“The sanctions have played their positive role. At the same time, long-term effects of the sanctions as they are, is debatable,” Khodorkovsky said at a conference in the Lithuanian capital on Friday.
He urged the Western world to come up with “more efficient” long-term measures that would be targeted at the regime, not the entire economy of Russia.
According to Khodorkovsky, Putin’s advocates in the West will seek to “undermine European unity by nurturing tolerance for Putin’s regime”. As a result, sanctions might stop working. “This is why it is time to think of a long-term strategy,” Khodorkovsky said.
He said Europe and the United States should ease measures targeting Russia’s entire economy and rather concentrate on sanctioning Putin’s circle, power structures and criminal organizations.
Khodorkovsky was most critical about how the Russia sanctions are presented in the Western media. According to him, it makes it easy for Moscow’s propaganda to frame them as measures aimed at the Russian nation rather than against the government’s specific policies and individuals in power “who have been robbing them [ordinary Russians] for over a decade”.
Khodorkovsky also suggested shining a light on financial assets held by the Kremlin’s elite abroad. According to the former oil tycoon, the West should concentrate on fighting two major evils emanating from Russia: “export of corruption and money laundering”.
“Europe, I am sure, has never dealt with the export of corruption as massive as this and supported on the national level,” he said, adding that the current Moscow regime would be hit, if information about the finances of Putin’s circle were made publicly known.

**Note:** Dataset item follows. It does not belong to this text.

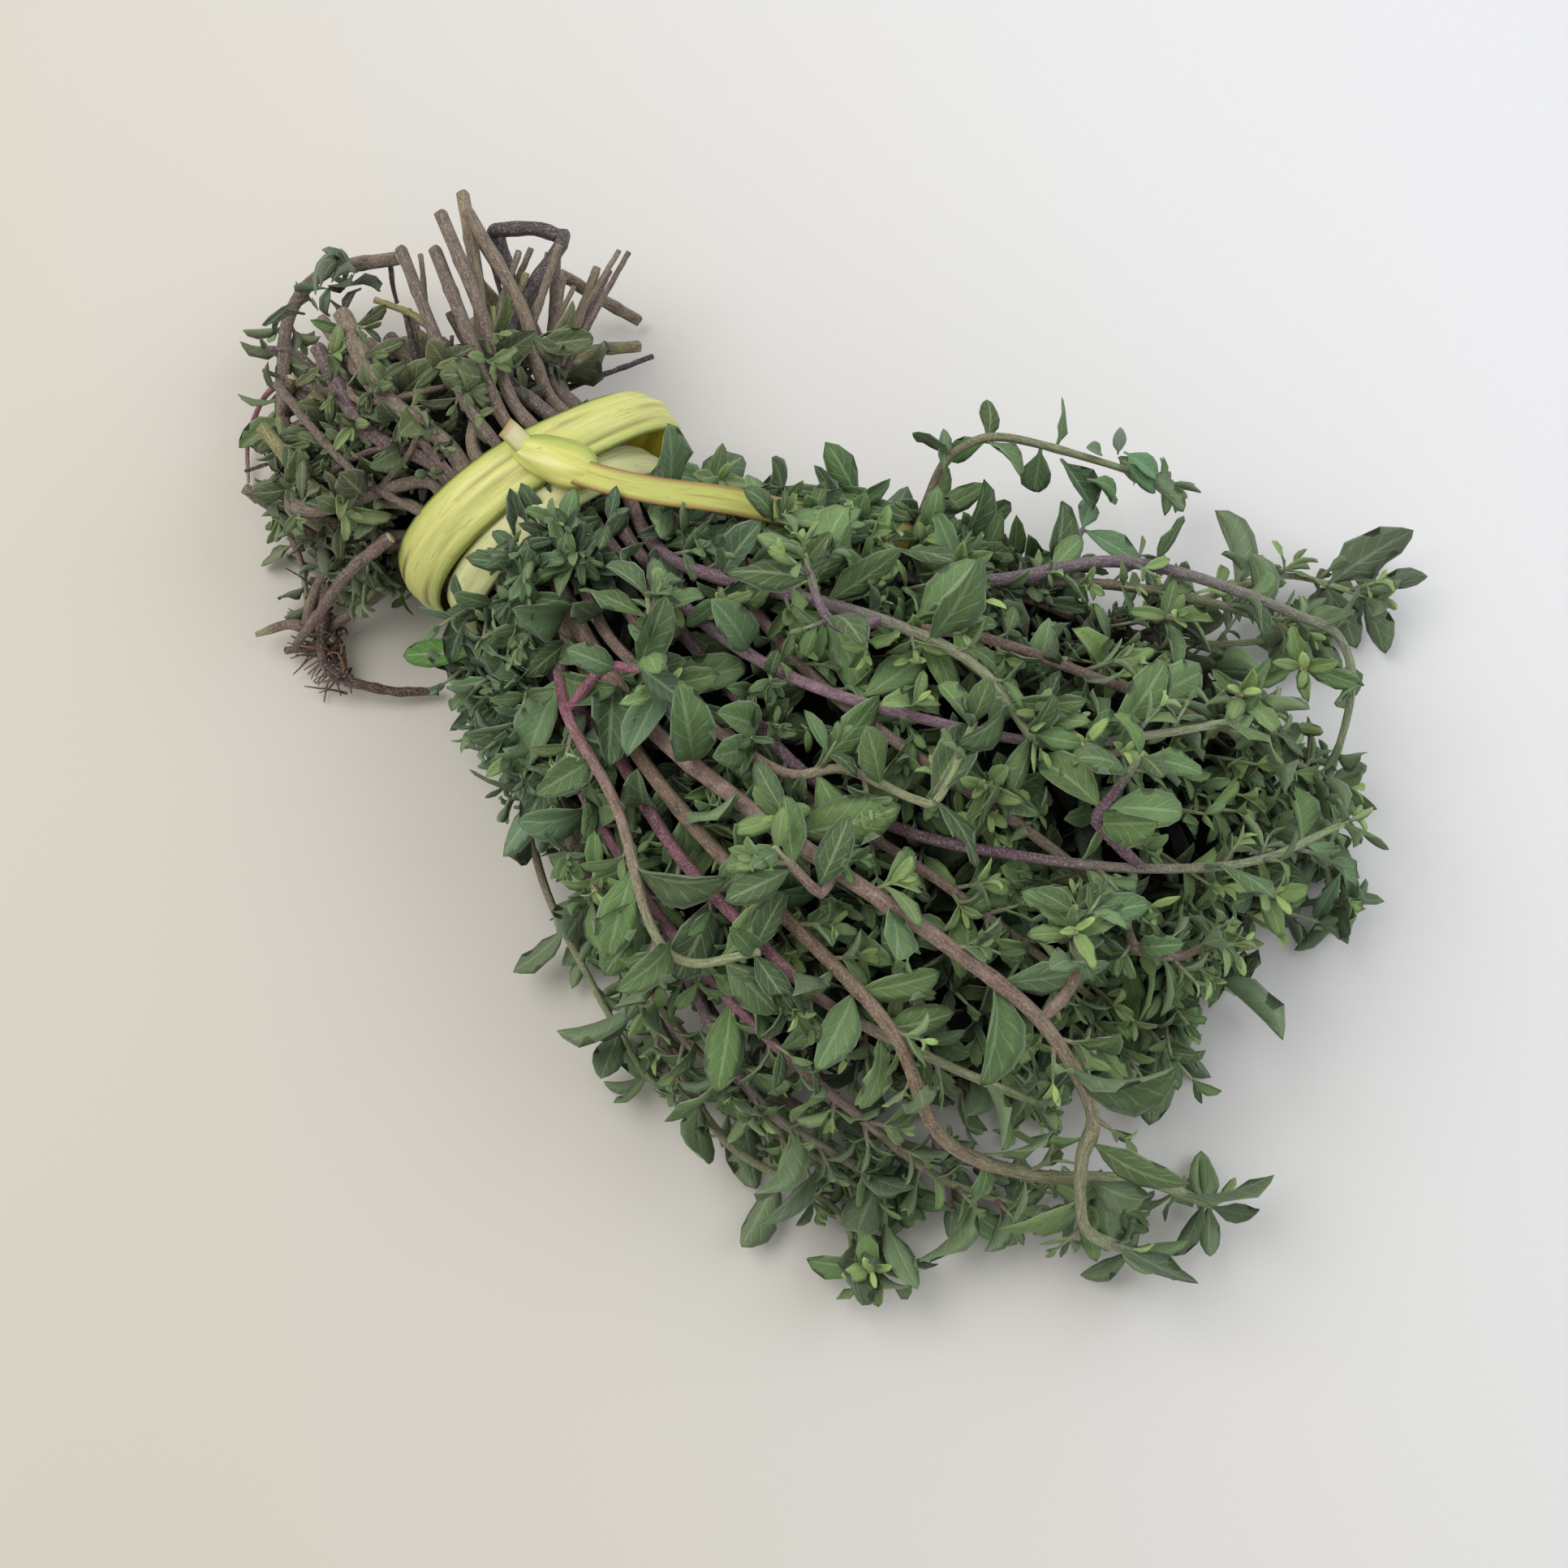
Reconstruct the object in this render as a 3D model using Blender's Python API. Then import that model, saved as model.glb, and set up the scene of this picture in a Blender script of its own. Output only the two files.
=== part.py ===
"""A bundle of freshly cut marjoram, lying on its side and tied near the cut ends with a strip of green leaf.

Every sprig is one solid: a square stem that runs from its cut end through the tie to its tip, with its
leaves and side shoots grown out of it. The heart of the bundle is one solid too, a core that stands for the
crowded stems inside, with leaves standing out of it. Lengths are in millimetres and the frame is +X towards
the tips, +Z up, with the origin under the middle of the bundle, on the surface that it lies on.
"""

import math

import bmesh
import bpy
import numpy as np
from mathutils.bvhtree import BVHTree

MM = 0.001
SEED = 23
# Plan centre of the finished bundle, in the drawing frame used below
MIDDLE = np.array([-16.89, 30.51, 0.0])

# The core: x, centre y, centre z, half width, half height
CORE = np.array([
    (-127, 5, 17, 11, 6.5), (-117, 1, 19.5, 21, 12), (-104, 1, 22.5, 24, 15.5), (-92, 4.5, 25, 19.5, 16.5),
    (-75, 6, 25.5, 18.2, 16.5), (-58, 6, 25, 18.4, 16.8), (-46, 7, 24.5, 21, 18.5), (-30, 9, 23.5, 30, 22),
    (-12, 11, 22, 38, 22.5), (12, 14, 22.5, 45, 23), (36, 20, 21, 48, 20.5), (58, 26, 17, 42, 16),
    (72, 30, 12.5, 27, 10.5), (81, 31, 9.5, 10, 6),
], float)
CORE_FLAT = (-30, -12, 12, 36)
CORE_SIDES = 16
CORE_LUMP = 0.07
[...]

“Russia must know its heroes. And Europe its own,” Khodorkovsky said.
In Vilnius Khodorkovsky was also asked about his reported statements that he would not return Crimea to Ukraine, if he were elected president.
“I have declared my position that I only see myself working during the transitional period – from the current regime’s collapse to the first free elections. Clearly, this comparatively short period would not be enough to make a decision about Crimea,” Khodorkovsky said.
According to him, should the current regime in Moscow collapse, the new transitional government would not have enough legitimacy to reverse Crimea’s annexation which, after all, has been approved by a vote in parliament. First, he said, an “honest referendum” will have to be organized in the peninsula.